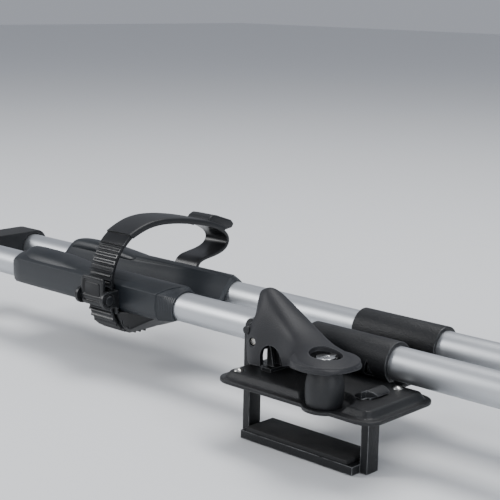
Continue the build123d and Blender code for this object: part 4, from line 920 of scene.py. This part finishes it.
def one_mesh(first, *others):
    """Keeps pieces that touch as one object, each of them closed."""
    bpy.ops.object.select_all(action="DESELECT")
    for piece in (first, *others):
        piece.select_set(True)
    bpy.context.view_layer.objects.active = first
    bpy.ops.object.join()
    return first


def wheel_strap():
    """The ratchet strap: a flat band with saw teeth outside as far as the sleeve, and a smooth collar."""
    line = smooth_line(STRAP_LINE)
    strap = strap_band(line, BAND_SECTION)
    apply_modifier(strap, "SOLIDIFY", thickness=STRAP_T, offset=0, use_even_offset=True)
    face_outwards(strap)
    bevel(strap, 0.45, 2, 50)
    run, due, pieces = 0.0, TOOTH_STARTS, []
    for number in range(1, len(line)):
        step = (line[number] - line[number - 1]).length
        while run + step >= due and due <= TOOTH_ENDS:
            along, out = along_and_out(line, number)
            spot = line[number - 1].lerp(line[number], (due - run) / step)
            kind = len(pieces) % 2
            outline = [tuple((spot + along * a + out * b).yz) for a, b in TOOTH_PROFILES[kind]]
            half = TOOTH_HALVES[kind]
            pieces.append(prism(outline, 0, STRAP_X - half, STRAP_X + half))
            due += TOOTH_PITCH
        run += step
    collar = [spot for spot in line if COLLAR_Y[0] < spot.y < COLLAR_Y[1] and spot.z > COLLAR_OVER_Z]
    face = strap_band(collar, COLLAR_SECTION)
    apply_modifier(face, "SOLIDIFY", thickness=1.0, offset=-1, use_even_offset=True)
    pieces.append(face_outwards(face))
    return one_mesh(strap, *pieces)


def rim_sleeve():
    """The smooth guard sleeve, wider towards the thick finger tab at its far end."""
    sleeve = strap_band(smooth_line(STRAP_LINE[SLEEVE_FROM:SLEEVE_TO]), SLEEVE_SECTION, SLEEVE_WIDENS)
    apply_modifier(sleeve, "SOLIDIFY", thickness=1.5, offset=-1, use_even_offset=True)
    face_outwards(sleeve)
    bevel(sleeve, 0.35, 2, 50)
    tab = prism(TAB_OUTLINE, 0, STRAP_X - TAB_HALF, STRAP_X + TAB_HALF)
    bevel(tab, 1.3, 4)
    return one_mesh(sleeve, tab)


PAD_LOW, PAD_HIGH = (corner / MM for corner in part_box("rear_buckle_lever"))
PIN_MIDDLE = sum(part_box("rear_buckle_pin"), Vector()) / 2 / MM
RATCHET_PIN = (PIN_MIDDLE.y, PIN_MIDDLE.z)
PIN_HOLE_R = 1.65
PAD_FOOT = 5.0
PAD_HUB_R = 3.0
CHEEK_R = 6.0
CHEEK_T = 2.6
CHEEK_GROOVE_R = (3.6, 4.9)


def rounded_plate(x0, x1, z0, z1, radius, near, far):
    """A plate in X and Z with round corners, between two places in Y."""
    corners = []
    for x, z, start in ((x1 - radius, z1 - radius, 0), (x0 + radius, z1 - radius, 90),
                        (x0 + radius, z0 + radius, 180), (x1 - radius, z0 + radius, 270)):
        for turn in range(0, 91, 15):
            angle = math.radians(start + turn)
            corners.append((x + radius * math.cos(angle), z + radius * math.sin(angle)))
    return prism(corners, 1, near, far)


def pad_layer(inset, radius, near, far, edge):
    """A plate of the finger pad's outline, drawn in by inset."""
    low_z = RATCHET_PIN[1] - PAD_FOOT + inset
    plate = rounded_plate(PAD_LOW.x + inset, PAD_HIGH.x - inset, low_z, PAD_HIGH.z - inset, radius,
                          PAD_LOW.y + near, PAD_LOW.y + far)
    return bevel(plate, edge, 3)


def buckle_pad():
    """The finger pad of the ratchet: a dished plate with a raised rim, on a hub round the pin."""
    pad = pad_layer(0, 4.2, 0, 3.0, 0.9)
    cut(pad, pad_layer(2.2, 3.0, -2, 1.0, 0.9))
    join(pad, pad_layer(4.2, 2.0, 0.4, 1.6, 0.6))
    join(pad, rod(0, PAD_LOW.x, PAD_HIGH.x, RATCHET_PIN, PAD_HUB_R, 40))
    return cut(pad, rod(0, PAD_LOW.x - 2, PAD_HIGH.x + 2, RATCHET_PIN, PIN_HOLE_R, 32))


def buckle_base():
    """The ratchet's base: a back plate and two round cheeks with a raised ring each."""
    low, high = (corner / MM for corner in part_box("rear_buckle_frame"))
    pin_y, pin_z = RATCHET_PIN
    base = block((low.x, high.y - 1.6, low.z), (high.x, high.y, high.z))
    bevel(base, 0.5, 2)
    for x0, x1, rim_x in ((low.x, low.x + CHEEK_T, low.x), (high.x - CHEEK_T, high.x, high.x)):
        cheek = rod(0, x0, x1, RATCHET_PIN, CHEEK_R, 56)
        join(cheek, block((x0, pin_y, pin_z - CHEEK_R), (x1, high.y, pin_z + 5.6)))
        bevel(cheek, 0.7, 3)
        groove = rod(0, rim_x - 0.6, rim_x + 0.6, RATCHET_PIN, CHEEK_GROOVE_R[1], 56)
        cut(groove, rod(0, rim_x - 2, rim_x + 2, RATCHET_PIN, CHEEK_GROOVE_R[0], 56))
        cut(cheek, groove)
        join(base, cheek)
    return cut(base, rod(0, low.x - 2, high.x + 2, RATCHET_PIN, PIN_HOLE_R, 32))


for make, piece, body, slot_name, node, smooth in (
        (wheel_tray, "tyre_tray", "holder", "tray_plastic", "wheel_tray", 32),
        (under_clamp, "belly_clamp", "holder", "buckle_plastic", "under_clamp", 45),
        (wheel_strap, "ratchet_strap", "holder", "strap_plastic", "wheel_strap", 40),
        (rim_sleeve, "rim_sleeve", "holder", "sleeve_rubber", "rim_protector", 50),
        (buckle_pad, "ratchet_pad", "buckle", "buckle_plastic", "buckle_lever", 45),
        (buckle_base, "ratchet_base", "holder", "buckle_plastic", "buckle_frame", 45)):
    settle_pair(make(), piece, body, slot_name, node, mirrored=True, smooth=smooth)
for copied, piece, slot_name, width in (
        ("tray_screws", "tray_bolts", "zinc_steel", 0.4),
        ("anchor_screws", "strap_bolts", "zinc_steel", 0.4),
        ("buckle_pin", "ratchet_pin", "dark_steel", 0.3)):
    settle_pair(softened_copy(f"rear_{copied}", width, 2), piece, "holder", slot_name, copied,
                mirrored=True, smooth=35)


# Arm, claw and knob

KNOB_LOW, KNOB_HIGH = (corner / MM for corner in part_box("clamp_knob"))
KNOB_MIDDLE = ((KNOB_LOW.x + KNOB_HIGH.x) / 2, (KNOB_LOW.z + KNOB_HIGH.z) / 2)
KNOB_R = (KNOB_HIGH.z - KNOB_LOW.z) / 2
KNOB_LOBES = 6
KNOB_POINTS = 144
LOBE_SHARPNESS = 1.5
# Distance from the knob's inner face, share of its radius, and the depth between its lobes there
KNOB_PROFILE = ((0.0, 0.50, 0.0), (0.8, 0.54, 0.0), (4.0, 0.58, 0.2), (7.5, 0.70, 0.9), (10.5, 0.88, 2.2),
                (13.0, 0.97, 2.9), (16.0, 1.0, 3.1), (21.5, 1.0, 3.1), (24.2, 0.97, 3.0), (25.6, 0.91, 2.6),
                (26.0, 0.84, 2.0), (25.6, 0.74, 1.2), (24.4, 0.60, 0.4), (24.0, 0.45, 0.0))
KNOB_BORE_R = 5.1
KNOB_BORE_DEPTH = 9.0
SCREW_LOW, SCREW_HIGH = (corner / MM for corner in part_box("clamp_screw"))
SCREW_R = (SCREW_HIGH.z - SCREW_LOW.z) / 2
THREAD_PITCH = 1.5
THREAD_DEPTH = 0.45
THREAD_STEPS = 4
THREAD_SIDES = 28


def hand_knob():
    """The knob: a collar that spreads into six soft lobes, and a dished face round the key core."""
    rows = []
    for step, share, depth in KNOB_PROFILE:
        def lobed(angle):
            return KNOB_R * share - depth * (0.5 + 0.5 * math.cos(KNOB_LOBES * angle)) ** LOBE_SHARPNESS
        rows.append(ring(KNOB_LOW.y + step, KNOB_MIDDLE, lobed, KNOB_POINTS, 1))
    knob = closed_rows(rows)
    cut(knob, rod(1, KNOB_HIGH.y - KNOB_BORE_DEPTH, KNOB_HIGH.y + 2, KNOB_MIDDLE, KNOB_BORE_R, 48))
    return bevel(knob, 0.4, 2, 50)


def threaded_screw():
    """The clamp screw, with its thread as one helix."""
    rows = []
    length = SCREW_HIGH.y - SCREW_LOW.y
    count = int(length / THREAD_PITCH * THREAD_STEPS)
    for number in range(count + 1):
        turns = number / THREAD_STEPS
        end = min(number, count - number, THREAD_STEPS) / THREAD_STEPS

        def threaded(angle):
            phase = (turns + angle / (2 * math.pi)) % 1
            return SCREW_R - THREAD_DEPTH * (2 - end - abs(2 * phase - 1))
        rows.append(ring(SCREW_LOW.y + length * number / count, KNOB_MIDDLE, threaded, THREAD_SIDES, 1))
    return closed_rows(rows)


settle(hand_knob(), "hand_knob", "knob", "knob_plastic", "clamp_knob", smooth=40)
settle(threaded_screw(), "threaded_screw", "knob", "zinc_steel", "clamp_screw", smooth=60)
for copied, piece, body, slot_name, width in (
        ("knob_core", "knob_key", "knob_key", "lock_silver", 0.35),
        ("arm_base", "moulded_arm_foot", "root", "black_plastic", 1.2),
        ("arm_bolt", "fold_bolt", "root", "zinc_steel", 0.5),
        ("arm_tube", "round_arm", "arm", "tube_silver", 0.5),
        ("claw_body", "claw_block", "arm", "black_plastic", 1.6),
        ("claw_pad", "fixed_pad", "arm", "black_rubber", 0.8),
        ("claw_jaw", "sliding_jaw", "jaw", "black_plastic", 1.4),
        ("jaw_pad", "moving_pad", "jaw", "black_rubber", 0.8),
        ("rear_end_cap", "rear_tube_cap", "root", "black_plastic", 1.0),
        ("front_end_cap", "front_tube_cap", "root", "black_plastic", 1.0)):
    settle(softened_copy(copied, width), piece, body, slot_name, copied, smooth=35)


# Floor, light and camera

FLOOR_GAP = 0.0005
FLOOR_HALF = 7.0
BACKDROP_TONE = (0.80, 0.81, 0.82)
SKY_TONE = (0.86, 0.90, 1.0)
SKY_STRENGTH = 0.42
SIDE_TONE = (0.93, 0.96, 1.0)


def make_floor():
    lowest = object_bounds()[0].z - FLOOR_GAP
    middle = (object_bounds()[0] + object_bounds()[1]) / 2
    bpy.ops.mesh.primitive_plane_add(size=2 * FLOOR_HALF, location=(middle.x, middle.y, lowest))
    floor = bpy.context.object
    floor.name = "studio_floor"
    material, _, shader = new_material("studio_floor", BACKDROP_TONE)
    shader.inputs["Base Color"].default_value = (*BACKDROP_TONE, 1)
    shader.inputs["Roughness"].default_value = 0.85
    floor.data.materials.append(material)


def add_panel(name, place, target, width, height, power, tone=(1, 1, 1)):
    light = bpy.data.lights.new(name, "AREA")
    light.shape = "RECTANGLE"
    light.size, light.size_y = width, height
    light.energy = power
    light.color = tone
    lamp = bpy.data.objects.new(name, light)
    bpy.context.scene.collection.objects.link(lamp)
    lamp.location = place
    lamp.rotation_mode = "QUATERNION"
    lamp.rotation_quaternion = (Vector(target) - Vector(place)).to_track_quat("-Z", "Y")
    return lamp


def make_light():
    world = bpy.data.worlds.new("studio")
    bpy.context.scene.world = world
    world.use_nodes = True
    sky = world.node_tree.nodes["Background"]
    sky.inputs["Color"].default_value = (*SKY_TONE, 1)
    sky.inputs["Strength"].default_value = SKY_STRENGTH
    foot = (0.0, 0.0, 0.02)
    add_panel("overhead", (0.1, 0.45, 1.9), foot, 1.6, 0.8, 30.0)
    add_panel("left", (-1.3, -1.1, 0.9), foot, 0.5, 0.8, 16.0)
    add_panel("front", (0.5, -1.7, 0.55), foot, 1.2, 0.35, 9.0)
    add_panel("side", (1.6, -0.3, 0.7), foot, 0.4, 0.9, 12.0, SIDE_TONE)


def make_camera():
    camera = bpy.data.cameras.new("photograph")
    camera.sensor_width = CAMERA_SENSOR
    camera.lens = CAMERA_LENS
    camera.shift_x = CAMERA_SHIFT_X
    camera.shift_y = CAMERA_SHIFT_Y
    camera.clip_start = CLIP_NEAR
    camera.clip_end = CLIP_FAR
    holder = bpy.data.objects.new("photograph", camera)
    bpy.context.scene.collection.objects.link(holder)
    back = CAMERA_RIGHT.cross(CAMERA_UP).normalized()
    turn = Matrix((CAMERA_RIGHT.normalized(), back.cross(CAMERA_RIGHT).normalized(), back)).transposed()
    holder.matrix_world = Matrix.Translation(CAMERA_PLACE) @ turn.to_4x4()
    bpy.context.scene.camera = holder


make_camera()
make_light()
make_floor()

• [GIVEN PROBLEM] Emit, unaltered, the lines from the top of the listing down through the line that holds "return first"; emit nothing else.

• [FINAL RESULT]
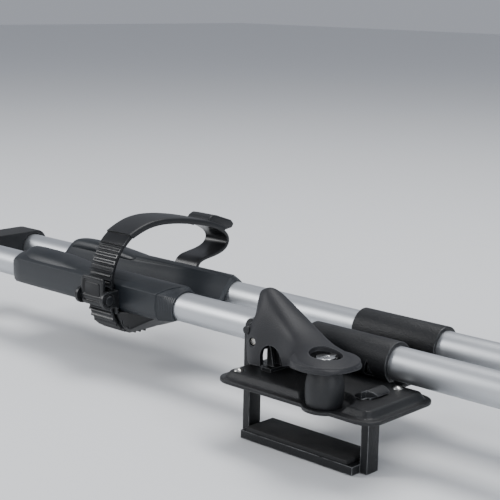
Continue the build123d and Blender code for this object: part 4, from line 920 of scene.py. This part finishes it.
def one_mesh(first, *others):
    """Keeps pieces that touch as one object, each of them closed."""
    bpy.ops.object.select_all(action="DESELECT")
    for piece in (first, *others):
        piece.select_set(True)
    bpy.context.view_layer.objects.active = first
    bpy.ops.object.join()
    return first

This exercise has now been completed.